What you have to do: Quote the material below exactly as written, from the first line to the line that holds "wall towards -Y.", endpoints included.

Collected material:

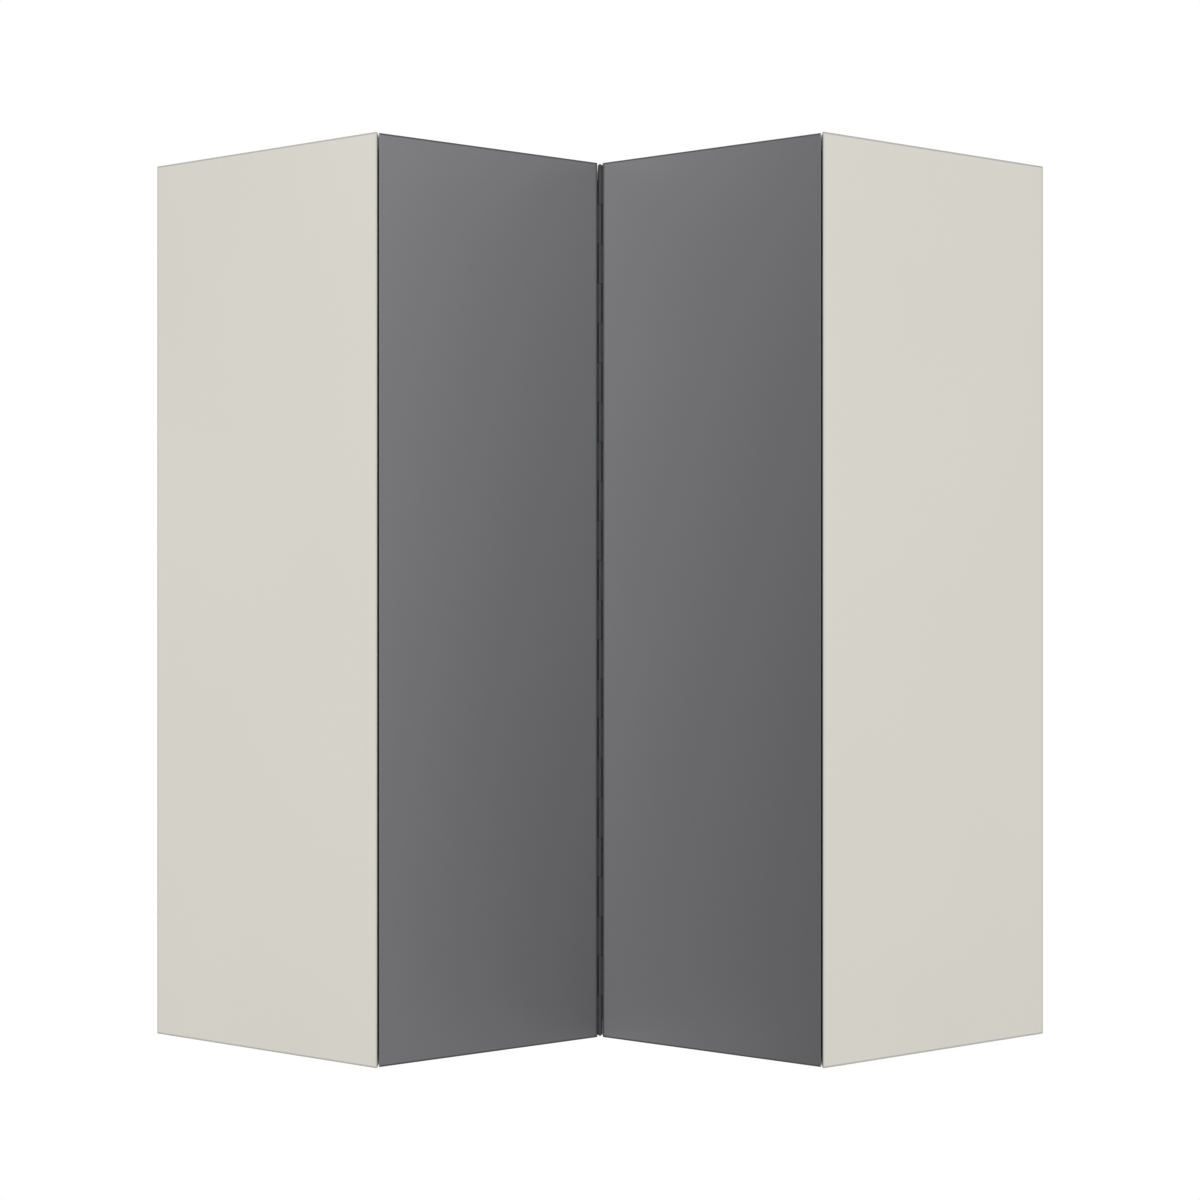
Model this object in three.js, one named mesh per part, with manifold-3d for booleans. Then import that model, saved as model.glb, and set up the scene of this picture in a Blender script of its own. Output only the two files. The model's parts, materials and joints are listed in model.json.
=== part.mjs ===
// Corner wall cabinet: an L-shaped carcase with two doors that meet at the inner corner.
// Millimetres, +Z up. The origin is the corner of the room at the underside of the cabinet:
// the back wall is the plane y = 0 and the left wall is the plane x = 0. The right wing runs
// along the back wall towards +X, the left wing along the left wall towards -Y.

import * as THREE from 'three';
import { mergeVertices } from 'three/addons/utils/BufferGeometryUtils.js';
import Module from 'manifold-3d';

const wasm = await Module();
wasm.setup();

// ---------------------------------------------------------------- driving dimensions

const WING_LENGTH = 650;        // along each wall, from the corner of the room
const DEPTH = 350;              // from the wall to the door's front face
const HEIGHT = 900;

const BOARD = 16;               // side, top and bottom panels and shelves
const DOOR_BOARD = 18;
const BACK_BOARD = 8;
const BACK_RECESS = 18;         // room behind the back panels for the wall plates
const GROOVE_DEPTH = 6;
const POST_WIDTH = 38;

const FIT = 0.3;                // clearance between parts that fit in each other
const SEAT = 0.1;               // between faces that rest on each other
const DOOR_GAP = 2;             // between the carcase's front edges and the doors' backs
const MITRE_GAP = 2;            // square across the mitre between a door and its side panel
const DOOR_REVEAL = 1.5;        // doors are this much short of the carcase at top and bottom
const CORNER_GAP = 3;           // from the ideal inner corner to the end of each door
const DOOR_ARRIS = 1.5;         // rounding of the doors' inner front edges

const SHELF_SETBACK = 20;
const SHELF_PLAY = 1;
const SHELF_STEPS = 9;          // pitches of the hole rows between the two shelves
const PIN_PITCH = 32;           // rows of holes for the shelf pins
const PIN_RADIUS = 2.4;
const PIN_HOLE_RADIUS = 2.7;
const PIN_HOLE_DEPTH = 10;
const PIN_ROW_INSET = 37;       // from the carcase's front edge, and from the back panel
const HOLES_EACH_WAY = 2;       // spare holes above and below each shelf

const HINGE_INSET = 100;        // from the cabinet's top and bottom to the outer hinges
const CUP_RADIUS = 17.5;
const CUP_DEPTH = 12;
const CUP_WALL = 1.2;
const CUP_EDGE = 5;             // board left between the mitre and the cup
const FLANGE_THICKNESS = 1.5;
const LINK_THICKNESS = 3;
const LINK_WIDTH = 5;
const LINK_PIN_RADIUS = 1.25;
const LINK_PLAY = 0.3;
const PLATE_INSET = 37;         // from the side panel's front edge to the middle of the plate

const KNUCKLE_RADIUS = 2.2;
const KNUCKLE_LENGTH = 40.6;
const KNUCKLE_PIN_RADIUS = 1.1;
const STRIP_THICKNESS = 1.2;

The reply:
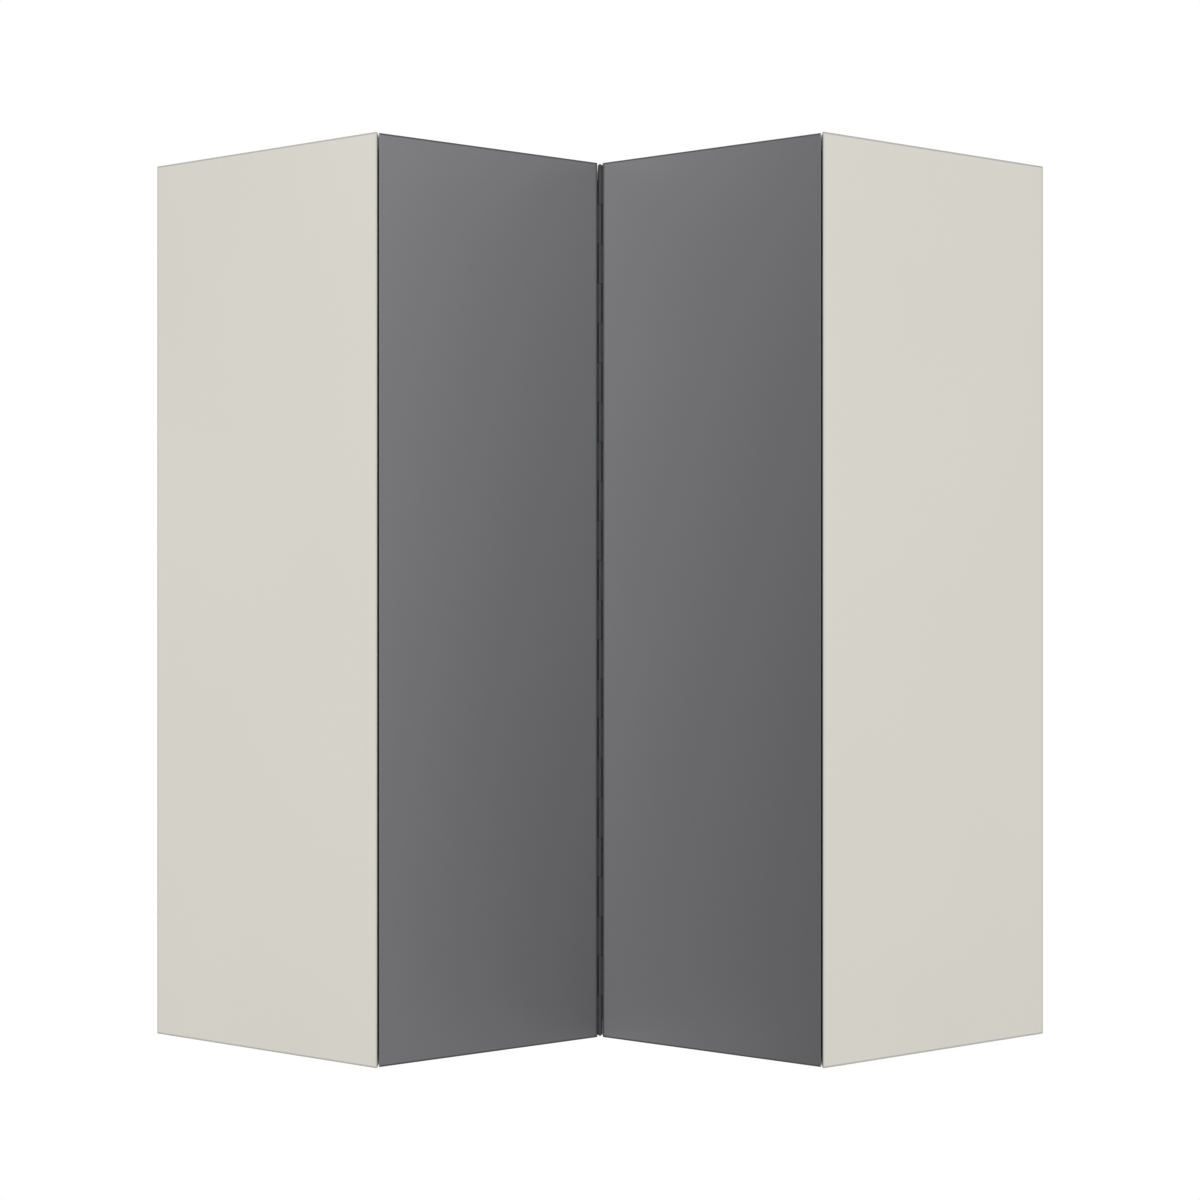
Model this object in three.js, one named mesh per part, with manifold-3d for booleans. Then import that model, saved as model.glb, and set up the scene of this picture in a Blender script of its own. Output only the two files. The model's parts, materials and joints are listed in model.json.
=== part.mjs ===
// Corner wall cabinet: an L-shaped carcase with two doors that meet at the inner corner.
// Millimetres, +Z up. The origin is the corner of the room at the underside of the cabinet:
// the back wall is the plane y = 0 and the left wall is the plane x = 0. The right wing runs
// along the back wall towards +X, the left wing along the left wall towards -Y.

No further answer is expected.